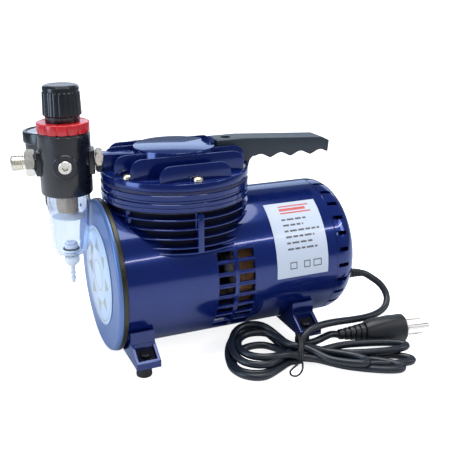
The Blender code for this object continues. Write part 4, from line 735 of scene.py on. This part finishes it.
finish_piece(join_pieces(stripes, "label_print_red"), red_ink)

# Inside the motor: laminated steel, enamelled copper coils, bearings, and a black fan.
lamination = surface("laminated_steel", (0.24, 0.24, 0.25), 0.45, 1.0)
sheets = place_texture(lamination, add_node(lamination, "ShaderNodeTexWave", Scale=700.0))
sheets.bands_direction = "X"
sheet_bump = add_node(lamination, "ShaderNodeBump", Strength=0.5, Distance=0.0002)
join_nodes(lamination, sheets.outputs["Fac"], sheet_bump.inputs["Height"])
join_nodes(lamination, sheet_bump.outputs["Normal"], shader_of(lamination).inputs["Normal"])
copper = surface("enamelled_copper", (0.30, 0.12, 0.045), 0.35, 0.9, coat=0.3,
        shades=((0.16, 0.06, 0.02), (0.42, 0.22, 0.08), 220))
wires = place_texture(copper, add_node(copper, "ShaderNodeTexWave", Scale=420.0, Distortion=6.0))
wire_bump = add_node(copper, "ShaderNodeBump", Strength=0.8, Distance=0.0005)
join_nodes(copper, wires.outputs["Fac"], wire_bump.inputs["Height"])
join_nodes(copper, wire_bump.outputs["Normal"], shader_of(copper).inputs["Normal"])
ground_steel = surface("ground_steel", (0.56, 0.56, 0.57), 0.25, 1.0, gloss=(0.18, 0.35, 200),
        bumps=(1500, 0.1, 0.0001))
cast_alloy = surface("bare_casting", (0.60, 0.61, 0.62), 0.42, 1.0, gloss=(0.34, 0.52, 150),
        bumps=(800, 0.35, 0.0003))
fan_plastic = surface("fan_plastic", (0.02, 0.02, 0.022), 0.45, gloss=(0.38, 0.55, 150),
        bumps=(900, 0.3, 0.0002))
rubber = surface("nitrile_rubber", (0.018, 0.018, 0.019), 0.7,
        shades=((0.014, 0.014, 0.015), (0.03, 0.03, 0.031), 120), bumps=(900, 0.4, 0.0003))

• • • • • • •

| What is needed |
Repeat the listing exactly, from its first line to its last.

| Exercise output |
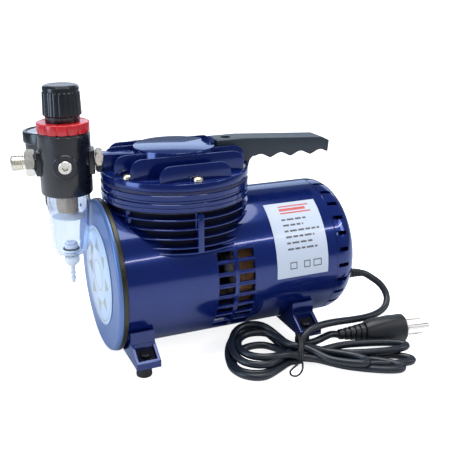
The Blender code for this object continues. Write part 4, from line 735 of scene.py on. This part finishes it.
finish_piece(join_pieces(stripes, "label_print_red"), red_ink)

# Inside the motor: laminated steel, enamelled copper coils, bearings, and a black fan.
lamination = surface("laminated_steel", (0.24, 0.24, 0.25), 0.45, 1.0)
sheets = place_texture(lamination, add_node(lamination, "ShaderNodeTexWave", Scale=700.0))
sheets.bands_direction = "X"
sheet_bump = add_node(lamination, "ShaderNodeBump", Strength=0.5, Distance=0.0002)
join_nodes(lamination, sheets.outputs["Fac"], sheet_bump.inputs["Height"])
join_nodes(lamination, sheet_bump.outputs["Normal"], shader_of(lamination).inputs["Normal"])
copper = surface("enamelled_copper", (0.30, 0.12, 0.045), 0.35, 0.9, coat=0.3,
        shades=((0.16, 0.06, 0.02), (0.42, 0.22, 0.08), 220))
wires = place_texture(copper, add_node(copper, "ShaderNodeTexWave", Scale=420.0, Distortion=6.0))
wire_bump = add_node(copper, "ShaderNodeBump", Strength=0.8, Distance=0.0005)
join_nodes(copper, wires.outputs["Fac"], wire_bump.inputs["Height"])
join_nodes(copper, wire_bump.outputs["Normal"], shader_of(copper).inputs["Normal"])
ground_steel = surface("ground_steel", (0.56, 0.56, 0.57), 0.25, 1.0, gloss=(0.18, 0.35, 200),
        bumps=(1500, 0.1, 0.0001))
cast_alloy = surface("bare_casting", (0.60, 0.61, 0.62), 0.42, 1.0, gloss=(0.34, 0.52, 150),
        bumps=(800, 0.35, 0.0003))
fan_plastic = surface("fan_plastic", (0.02, 0.02, 0.022), 0.45, gloss=(0.38, 0.55, 150),
        bumps=(900, 0.3, 0.0002))
rubber = surface("nitrile_rubber", (0.018, 0.018, 0.019), 0.7,
        shades=((0.014, 0.014, 0.015), (0.03, 0.03, 0.031), 120), bumps=(900, 0.4, 0.0003))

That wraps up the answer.